How is this different from the Retirement Savings Longevity Calculator?

The Longevity Calculator uses a single fixed monthly withdrawal that stays constant (in inflation-adjusted terms). This calculator adds the ability to layer in multiple income events that start and stop at different ages, making the net withdrawal dynamic rather than fixed. If you have Social Security, a pension, or plan to do some part-time work, this calculator gives a more accurate picture.

Should I enter my full spending amount or just the net after SS and pension?

Enter your full spending amount in 'annual spending.' Then enter SS, pension, and other income as income events. The calculator subtracts events from spending to get the net withdrawal, which is more transparent and lets you see the impact of each event separately.

What if an income event doesn't keep up with inflation?

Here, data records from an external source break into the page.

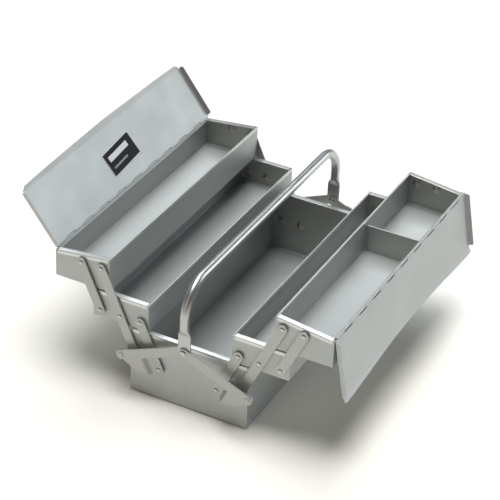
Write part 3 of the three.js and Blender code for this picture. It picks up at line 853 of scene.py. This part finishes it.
# ---------------------------------------------------------------- floor, light and camera
def stage():
    mesh = bpy.data.meshes.new("floor")
    z = cad_box[0].z - FLOOR_DROP
    corners = [(sx * FLOOR_HALF, sy * FLOOR_HALF, z) for sx, sy in ((-1, -1), (1, -1), (1, 1), (-1, 1))]
    mesh.from_pydata(corners, [], [(0, 1, 2, 3)])
    obj = bpy.data.objects.new("floor", mesh)
    bpy.context.scene.collection.objects.link(obj)
    obj.data.materials.append(plain("floor_paper", (0.955, 0.94, 0.895), (0.94, 0.925, 0.88), 0.85, 6.0))


def lamp(name, azimuth, elevation, strength, colour):
    """A wide, far light seen from the object as a soft disc."""
    data = bpy.data.lights.new(name, "SUN")
    data.energy = math.pi * strength
    data.angle = math.radians(DISC)
    data.color = colour
    obj = bpy.data.objects.new(name, data)
    bpy.context.scene.collection.objects.link(obj)
    a, e = math.radians(azimuth), math.radians(elevation)
    toward = Vector((math.cos(a) * math.cos(e), math.sin(a) * math.cos(e), math.sin(e)))
    obj.rotation_euler = toward.to_track_quat("Z", "Y").to_euler()


world = bpy.data.worlds.new("studio")
world.use_nodes = True
background = world.node_tree.nodes["Background"]
background.inputs["Color"].default_value = (0.90, 0.965, 1.0, 1)
background.inputs["Strength"].default_value = AMBIENT
bpy.context.scene.world = world
stage()
for settings in LAMPS:
    lamp(*settings)


def camera():
    data = bpy.data.cameras.new("camera")
    obj = bpy.data.objects.new("camera", data)
    bpy.context.scene.collection.objects.link(obj)
    bpy.context.scene.camera = obj
    data.sensor_width = SENSOR
    data.lens = LENS
    data.clip_start, data.clip_end = 0.1, 50
    az, el, roll = (math.radians(CAMERA[key]) for key in ("azimuth", "elevation", "roll"))
    level = Vector((math.cos(az), math.sin(az), 0))
    upright = Vector((-math.sin(az) * math.sin(el), math.cos(az) * math.sin(el), math.cos(el)))
    back = level.cross(upright)
    right = math.cos(roll) * level - math.sin(roll) * upright
    up = math.sin(roll) * level + math.cos(roll) * upright
    columns = Matrix((right, up, back)).transposed()
    obj.matrix_world = Matrix.Translation(CAMERA["place"]) @ columns.to_4x4()


camera()
bpy.context.scene.view_settings.view_transform = "Standard"
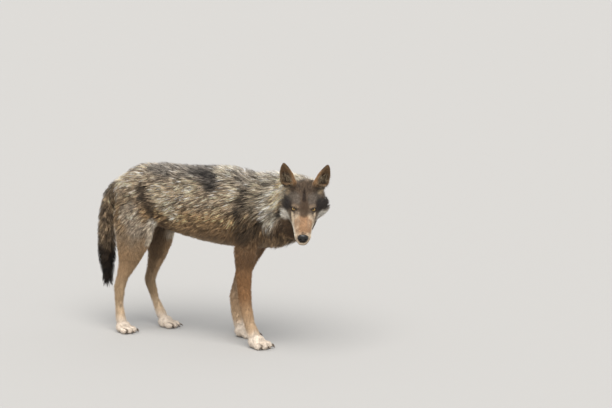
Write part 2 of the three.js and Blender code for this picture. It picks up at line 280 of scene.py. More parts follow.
def coatDepth(at):
    x, _, z = at["body"].T
    hx, hy, hz = at["local"].T
    depth = depths["trunk"] + depths["moreBack"] * ease(0.60, 0.72, z)
    depth = depth + depths["moreChest"] * ease(0.05, 0.30, x)
    arm = depths["foreleg"] + depths["moreArm"] * ease(0.30, 0.47, z)
    thigh = depths["hindleg"] + depths["moreThigh"] * ease(0.24, 0.52, z)
    limb = np.where(at["front"], arm, thigh) - depths["lessPaw"] * ease(0.09, 0.03, z)
    depth = depth + (limb - depth) * at["leg"]
    tail = depths["tail"] - depths["lessTailTip"] * ease(0.26, 0.20, z)
    depth = depth + (tail - depth) * at["tail"]
    depth = depth + (depths["neck"] - depth) * at["neck"]
    cheek = ease(0.048, 0.090, np.abs(hy)) * ease(-0.005, -0.055, hx)
    jaw = ease(-0.06, -0.12, hz) * ease(0.02, -0.06, hx)
    face = depths["face"] + depths["moreCrown"] * ease(0.01, -0.09, hx)
    face = face + depths["moreCheek"] * cheek + depths["moreJaw"] * jaw
    face = face * (1 - depths["lessAtEye"] * ease(0.024, 0.015, eyeDistance(at["local"])))
    depth = depth + (face - depth) * at["head"]
    return depth + (depths["ear"] - depth) * at["ear"]


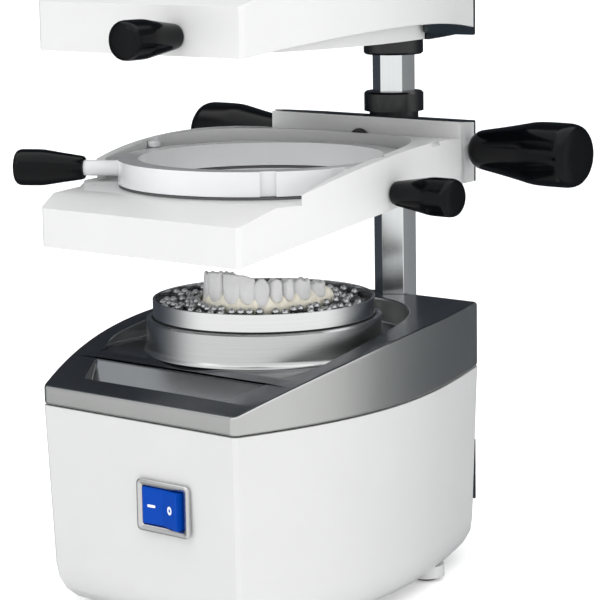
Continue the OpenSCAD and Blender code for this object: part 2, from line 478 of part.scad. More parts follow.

The model assumes income events inflate at the same rate as expenses, which is a reasonable approximation for Social Security (which has COLAs) but not for a fixed pension (which doesn't inflate). If you have a fixed pension, enter a slightly lower amount to simulate the real-value erosion, or add the pension income conservatively.

My income events seem to show a very long survival period. Is that realistic?

A plan where income events cover most expenses effectively makes the portfolio much more resilient. This can be accurate if your income events are reliable and large. The sensitivity to check is whether the events are guaranteed (SS, pension) or uncertain (consulting, rental income that might dry up). Conservative modeling would reduce uncertain events by 25-50% to account for that risk.